David Soldan ist streng-orthodox geblieben und bis heute stolz auf seinen Wehrdienst. Er hat darüber ein Buch geschrieben und ist überzeugt, dass ein Wandel unter den Charedim stattfindet. Viele hätten es satt, in der Öffentlichkeit als Schmarotzer angesehen zu werden.
"Der ganze Lärm, das Geschrei auf der Straße, das kommt von einer Minderheit, die weniger als zehn Prozent der Charedim ausmacht. Sie richten eine Menge Schaden an, weil sie damit alle Charedim stigmatisieren. Als ob alle so wären. Leider bleiben die anderen Charedim still."
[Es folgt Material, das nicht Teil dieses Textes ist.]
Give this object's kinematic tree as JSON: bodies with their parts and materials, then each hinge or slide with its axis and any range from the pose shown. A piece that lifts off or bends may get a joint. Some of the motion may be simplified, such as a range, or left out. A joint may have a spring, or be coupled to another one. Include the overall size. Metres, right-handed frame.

Die Bilder der Proteste verstören viele Israelis: Sie müssen dienen, zwei beziehungsweise drei Jahre lang. Wieso dürfen sich die Strenggläubigen drücken? Und sich dann auch noch auf den Straßen so aufführen? Zumal die Zahl der Charedim steigt. Die Last wird immer ungleicher verteilt. Und so muss die Zahl der rekrutierten Charedim noch um einiges steigen, erklärt Gilad Malach vom Israelischen Demokratie-Institut:
"Zurzeit geht rund ein Drittel der Charedim zur Armee. In fünf Jahren sollte es die Hälfte sein. Die Gesetzgebung sollte sich also erst mal auf die nächsten fünf Jahre konzentrieren."
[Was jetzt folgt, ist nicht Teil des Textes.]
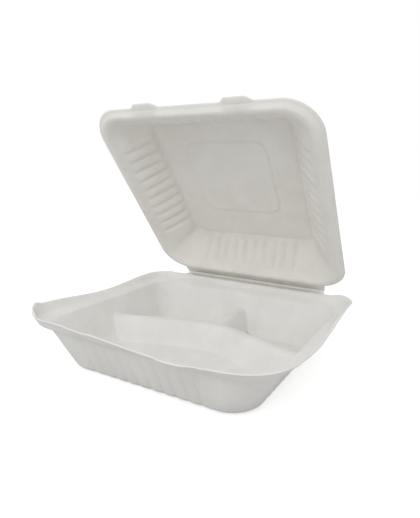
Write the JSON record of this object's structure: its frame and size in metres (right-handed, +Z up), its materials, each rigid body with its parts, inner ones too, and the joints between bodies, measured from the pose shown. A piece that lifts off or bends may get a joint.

Wenn die Hälfte der Charedim Militärdienst leistet, das wäre ein Fortschritt, findet Gilad Malach und ergänzt: Um diesen Prozess zu beschleunigen, müssten notfalls die staatlichen Zuschüsse für ultraorthodoxe Thoraschulen gekürzt werden, um mehr Druck auszuüben und so ein bisschen mehr Gerechtigkeit herzustellen.